Harry's sigh crackles through the phone speakers like muffled fireworks, exasperation tinged with edgy irritation. "Hermione, look. You're being so ridiculously predictable; I knew you would go and botch this up somehow, and I knew you would make up your mind to skip this week, and I know you'd say exactly that when I'd call you."

Hermione scowls, readily angried, and is about to end the call until she thinks about what he has said again, and her clever mind comes to attention.

"What? So you knew?"

Harry's silence seems to huddle uncertainly in the air, as if intimated by the intense and accusing scrutiny in Hermione's voice.

"You bastard!" she shrieks. "You knew that you were sending me to that son of a bitch, that absolutely filthy, no-good pureblood! You knew Dr. Seamus Baulstrade or Bullshit or whatever the hell it is, was bloody fucking Draco Malfoy!"

"Hermione," Harry interrupts smoothly, "I thought he changed. It was an opportunity, I saw, for the both of you, but if you're reacting this way I'm assuming he upset you." He sounds genuinely concerned. "What happened?"

Hermione's mouth opens immediately, and she eagerly prepares to pour out her anguished laments, her vicious complaints of his utmost impudence.
Only she finds there is nothing to say.

"He...er..." She curses herself for stumbling and hesitating, but it is too late.

"Nothing, eh?" Harry says, and Hermione can feel that unmistakable quirk of the eyebrow that seems to dance through the call. "I thought so. You could have tried, 'Mione."

Hermione drags her hand wearily down her face. "You thought so? You have this much trust in him? And not in me? How do you know, h-he wasn't t-there, when -"

Harry exhales sharply. "He wasn't there. I know it, and the Ministry has records. Hermione, relax, please, and understand. He's not a bad psychiatri -

"Yes, about that," she bounces back vehemently, and Harry knows she is wielding her furiously jagged sword of intellect, aiming to hit him squarely in the face. "Is it really suggested by experts to be in the best interests of the patient to have their mind repaired by a man whom they have had past interactions with, none of which have been remotely pleasant?"

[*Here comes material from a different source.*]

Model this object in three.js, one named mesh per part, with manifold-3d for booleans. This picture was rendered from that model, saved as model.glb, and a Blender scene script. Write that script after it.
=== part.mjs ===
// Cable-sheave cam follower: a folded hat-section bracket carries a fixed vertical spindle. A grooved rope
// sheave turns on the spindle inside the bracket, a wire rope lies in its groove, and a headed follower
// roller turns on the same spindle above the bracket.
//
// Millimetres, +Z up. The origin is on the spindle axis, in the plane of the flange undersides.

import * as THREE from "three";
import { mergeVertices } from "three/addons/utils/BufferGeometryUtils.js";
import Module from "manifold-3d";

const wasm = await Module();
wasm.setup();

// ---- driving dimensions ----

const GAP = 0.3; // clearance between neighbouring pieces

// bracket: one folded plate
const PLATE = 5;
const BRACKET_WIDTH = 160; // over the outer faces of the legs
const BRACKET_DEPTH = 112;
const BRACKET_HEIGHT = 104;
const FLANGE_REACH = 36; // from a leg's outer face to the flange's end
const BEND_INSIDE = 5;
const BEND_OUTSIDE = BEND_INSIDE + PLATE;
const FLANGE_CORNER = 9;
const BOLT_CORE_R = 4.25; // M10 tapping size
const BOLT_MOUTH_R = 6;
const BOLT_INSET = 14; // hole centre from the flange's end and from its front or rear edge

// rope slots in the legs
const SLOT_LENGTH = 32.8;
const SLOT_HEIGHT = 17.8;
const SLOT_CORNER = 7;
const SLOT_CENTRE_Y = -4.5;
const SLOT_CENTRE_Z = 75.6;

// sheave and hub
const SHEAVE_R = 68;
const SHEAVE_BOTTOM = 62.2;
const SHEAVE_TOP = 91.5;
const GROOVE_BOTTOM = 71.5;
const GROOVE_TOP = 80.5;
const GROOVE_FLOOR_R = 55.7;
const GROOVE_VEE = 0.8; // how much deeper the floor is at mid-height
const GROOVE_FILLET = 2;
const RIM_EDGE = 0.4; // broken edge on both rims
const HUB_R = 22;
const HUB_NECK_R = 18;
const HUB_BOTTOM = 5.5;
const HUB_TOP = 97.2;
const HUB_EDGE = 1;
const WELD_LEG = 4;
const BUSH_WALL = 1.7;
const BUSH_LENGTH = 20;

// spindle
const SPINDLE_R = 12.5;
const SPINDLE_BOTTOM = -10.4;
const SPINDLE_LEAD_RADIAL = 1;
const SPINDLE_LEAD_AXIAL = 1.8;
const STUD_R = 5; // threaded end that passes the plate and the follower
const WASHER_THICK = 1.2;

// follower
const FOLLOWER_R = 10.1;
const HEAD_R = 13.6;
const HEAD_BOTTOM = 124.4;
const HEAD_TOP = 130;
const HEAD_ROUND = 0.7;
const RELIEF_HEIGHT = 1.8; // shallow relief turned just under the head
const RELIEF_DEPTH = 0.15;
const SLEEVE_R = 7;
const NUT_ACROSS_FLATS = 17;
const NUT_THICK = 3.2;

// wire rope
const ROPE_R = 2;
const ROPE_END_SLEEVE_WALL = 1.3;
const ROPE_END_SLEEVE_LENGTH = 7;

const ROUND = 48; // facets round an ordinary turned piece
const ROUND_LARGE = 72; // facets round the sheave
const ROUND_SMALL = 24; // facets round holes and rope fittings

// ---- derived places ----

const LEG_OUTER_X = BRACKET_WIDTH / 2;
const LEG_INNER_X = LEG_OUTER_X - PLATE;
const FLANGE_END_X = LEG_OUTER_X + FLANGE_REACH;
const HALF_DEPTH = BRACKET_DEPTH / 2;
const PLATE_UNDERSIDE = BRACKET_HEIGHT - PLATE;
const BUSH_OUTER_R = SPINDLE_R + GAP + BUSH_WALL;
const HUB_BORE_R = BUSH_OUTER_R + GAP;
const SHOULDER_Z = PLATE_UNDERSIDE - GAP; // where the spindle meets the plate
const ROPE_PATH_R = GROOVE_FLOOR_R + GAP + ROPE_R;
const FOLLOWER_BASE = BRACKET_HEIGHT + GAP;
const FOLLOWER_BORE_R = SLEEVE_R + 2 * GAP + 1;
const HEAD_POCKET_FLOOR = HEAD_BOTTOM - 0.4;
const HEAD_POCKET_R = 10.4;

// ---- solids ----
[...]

"For most patients, no, maybe," Harry sighs, struggling to find a point. "But I feel it would be good for you. And him.

"Yes?" Hermione spits angrily. "And what is so special about us?"

"I...don't know. But I met him, once, briefly, after the war and everything, and he reminded me of you. He was civil, you know? Polite, a little bit, snarky and arrogant, but not even half-bad. It seemed like you two could have a decent conversantion."

"Never," Hermione snorts, quite convincingly, but inside her heart is pounding against her chest. They did have a decent conversantion, an enjoyable one, in fact, until the tables suddenly turned. She didn't realize it, but it happened, this tentative amiability, and looking back at it, Hermione realizes with heavy and poisonous horror, they almost seemed like good friends reacquainting after a long separation.

Eager to depart from the subject, Hermione tightens her grasp on the phone. "So, how's Ginny? And the kids?"

"Hermione," Harry says sternly, realizing what she is doing, but answers her anyway. "Ginny's fine, still recovering from the pregnancy. The baby - well, Ginny's always going on about how adorable it is -"

"I'm sure," Hermione interjects, managing a smile. "Could you send me a picture?"

"Yeah, later," Harry answers, through the midst of some horrible static; it sounds as though he is shaking the phone. "Oh gods, Hermione, I'm sorry, I have to go. Call you back later?"

"Yeah, of course," she readily agrees, but by then the phone is cut.

Sighing, Hermione sets the phone down, and stares up at her bedroom clock, ticking monotonously. She crosses her legs, pinches her thumbs, shakes her arms. The seconds fail to go by any faster.


Yeah, maybe I was pissed when I wrote it? Sorry for the abundant swearing lmao.